Friends dropped by on Friday night for ribs and chicken wings. They brought this:
2021 JM Cellars Chardonnay Concrete Chardonnay Stillwater Creek Vineyard Royal Slope (WA)
The friends brought this and served it to me blind. Nose immediately said 'chardonnay', and so did the palate with apple and pear typical of the grape but there was something else here that was seductively floral with a whiff of baby powder talc. From WA's new Royal Slope AVA, it's more attractive and complex than merely unwooded chardonnays due to excellent body and an 8-month fermentation in a concrete egg and a year of bottle age. Really, really liked it. Btw, these friends know I love Chablis, and they expected me to guess Chablis because the winemaker, who they know, said that people mistake it for Chablis so they figured it would fool me. It didn't. It smelled and tasted of new world chardonnay in the freshest way possible; it just lacked the butterscotch or tropical notes typical of overt ripeness and oak aging in the same way that it lacked the steely, slatey minerality of real Chablis.
2021 Dossier Wine Rosé Columbia Valley Rosé Blend
The friend above is a very successful wine blogger and sometimes I pop new things to help her expand her repertoire, and so was my intent behind opening this new brand that involves NFL player Sam Rice. Soft pale orange-y pink, more the color of malbec rose than syrah though supposedly it's 100% the latter. Dilute fruit flavors have some roasted notes--not fire smoke per se but like the difference between broiled and raw tomatoes. Not impressed. And at $28, overpriced.
2021 Dossier Wine Sauvignon Blanc Yakima Valley
What a change after the disappointing rose. This is outstanding, possibly the best WA sauvignon blanc I've had. 42 hours of skin contact built serious structure into this 100% SB for fermentation in primarily stainless steel with some in neutral oak. Excellent weight (without Semillon, which I get a bit tired of) and complexity with a long finish.
2018 Stéphane Ogier Côtes du Rhône Le temps est venu Red Rhone Blend
The friends brought this. They know a lot about WA wine but very little about wines from the rest of the world, and I just happened to be in their kitchen the day they unpacked the sample box this came in. I got so excited they saved it for me. Red fruits, earth, black pepper, garrique and minerals nicely evolved with the 60% grenache out front--a big winner in the Outstanding QPR category. If only I could set the clock back a few years and buy a case. Or two.

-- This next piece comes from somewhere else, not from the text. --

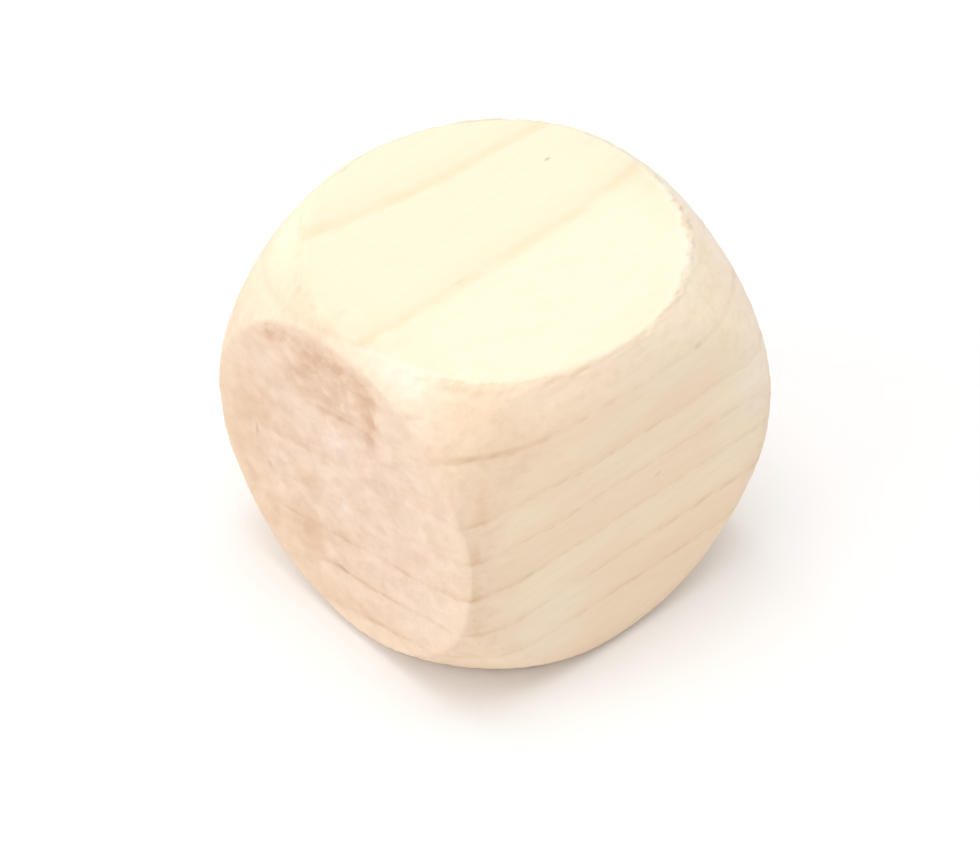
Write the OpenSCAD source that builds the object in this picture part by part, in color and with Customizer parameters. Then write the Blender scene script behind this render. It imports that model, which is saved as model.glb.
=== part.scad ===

2019 Pášxa Syrah River Rock Vineyard The Rocks District of Milton-Freewater
And so I opened this, my first from this producer. On the one hand, here is a very pleasant Washington syrah. Easy fruit and tannins. On the other hand, here is an $80 Rocks District syrah made by arguably the best winemaker in the state, Todd Alexander, that doesn't have the presence/depth of an $80 wine nor the personality and funk of Rocks fruit. Blind, I'd have guessed that it didn't cost more than $40. Seemingly not built for aging; winery instructions included with the bottle suggest opening only 30 minutes prior to serving. Best by 2025.
Skipped wine on Saturday and last night we started our evening with a bowl of raw cauliflower for pre-dinner nibbles and this:
2008 Taittinger Champagne Comtes de Champagne Blanc de Blancs Brut Chardonnay
Flawless. There might be champagnes I could like as much, but I can't imagine one I'd love more.
Dinner was a shared Asian platter of ice cold iceberg lettuce and a bowl of very spicy ground pork, shiitake mushrooms, onions, bamboo, nappa cabbage, serrano chiles, Lan Chi garlic sauce and oyster sauce wherein you grab a piece of lettuce and scoop this pork mixture into it. I decided to try this newly delivered syrah with it:
2018 Lost & Found Syrah The Nines Vineyard Sonoma Mountain
Dull, green olive notes with dark fruits on the downhill side. Rather blah; we added a dash of cheap cabernet to give it some personality. Might be travel-shocked.